§ Direction
Find every line of the listing below where "JSON" appears, and copy it.

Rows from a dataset
--

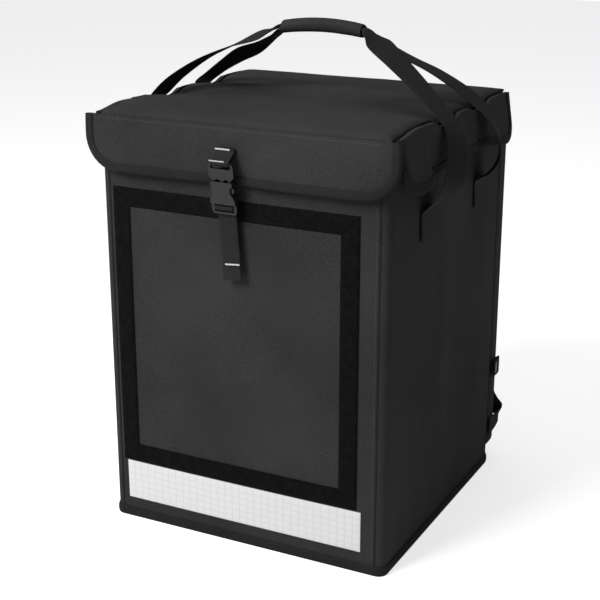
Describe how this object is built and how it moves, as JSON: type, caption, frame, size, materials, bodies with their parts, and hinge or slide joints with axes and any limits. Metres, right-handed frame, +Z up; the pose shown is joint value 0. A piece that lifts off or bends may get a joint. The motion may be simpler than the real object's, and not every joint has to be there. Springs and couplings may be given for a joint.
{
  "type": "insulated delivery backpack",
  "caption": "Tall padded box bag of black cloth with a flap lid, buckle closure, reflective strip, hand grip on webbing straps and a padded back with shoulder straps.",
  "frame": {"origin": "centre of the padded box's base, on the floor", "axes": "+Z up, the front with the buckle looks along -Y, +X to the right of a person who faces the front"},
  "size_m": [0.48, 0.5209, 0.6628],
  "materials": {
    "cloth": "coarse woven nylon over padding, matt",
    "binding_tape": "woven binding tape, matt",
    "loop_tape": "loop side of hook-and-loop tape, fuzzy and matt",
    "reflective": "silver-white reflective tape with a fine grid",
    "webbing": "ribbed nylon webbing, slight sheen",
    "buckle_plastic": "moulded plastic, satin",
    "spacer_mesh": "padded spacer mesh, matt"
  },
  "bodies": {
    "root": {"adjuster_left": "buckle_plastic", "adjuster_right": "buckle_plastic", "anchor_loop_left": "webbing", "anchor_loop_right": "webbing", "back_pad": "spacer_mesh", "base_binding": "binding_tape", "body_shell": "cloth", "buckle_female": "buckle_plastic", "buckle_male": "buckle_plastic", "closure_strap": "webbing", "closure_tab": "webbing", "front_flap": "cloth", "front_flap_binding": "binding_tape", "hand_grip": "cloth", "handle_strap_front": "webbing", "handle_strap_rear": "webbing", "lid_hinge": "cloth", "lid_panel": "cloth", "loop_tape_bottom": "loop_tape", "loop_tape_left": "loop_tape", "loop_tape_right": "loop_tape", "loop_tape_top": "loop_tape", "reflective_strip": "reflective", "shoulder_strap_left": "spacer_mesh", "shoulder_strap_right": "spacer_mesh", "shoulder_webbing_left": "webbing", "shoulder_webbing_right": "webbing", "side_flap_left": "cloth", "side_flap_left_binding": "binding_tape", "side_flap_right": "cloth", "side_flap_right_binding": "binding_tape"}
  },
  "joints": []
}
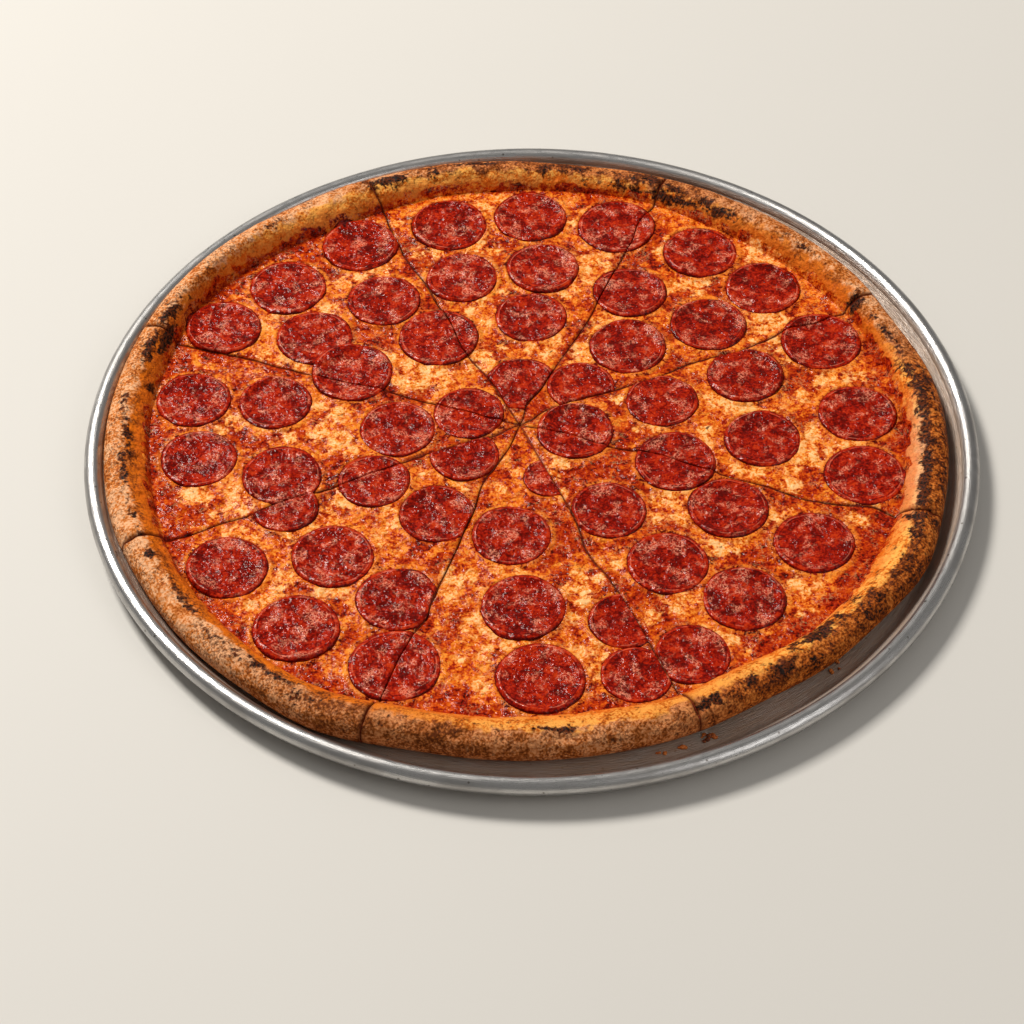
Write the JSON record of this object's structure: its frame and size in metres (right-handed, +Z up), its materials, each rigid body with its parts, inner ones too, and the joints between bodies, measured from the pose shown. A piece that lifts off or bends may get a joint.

--

§ Correct result
Describe how this object is built and how it moves, as JSON: type, caption, frame, size, materials, bodies with their parts, and hinge or slide joints with axes and any limits. Metres, right-handed frame, +Z up; the pose shown is joint value 0. A piece that lifts off or bends may get a joint. The motion may be simpler than the real object's, and not every joint has to be there. Springs and couplings may be given for a joint.
Write the JSON record of this object's structure: its frame and size in metres (right-handed, +Z up), its materials, each rigid body with its parts, inner ones too, and the joints between bodies, measured from the pose shown. A piece that lifts off or bends may get a joint.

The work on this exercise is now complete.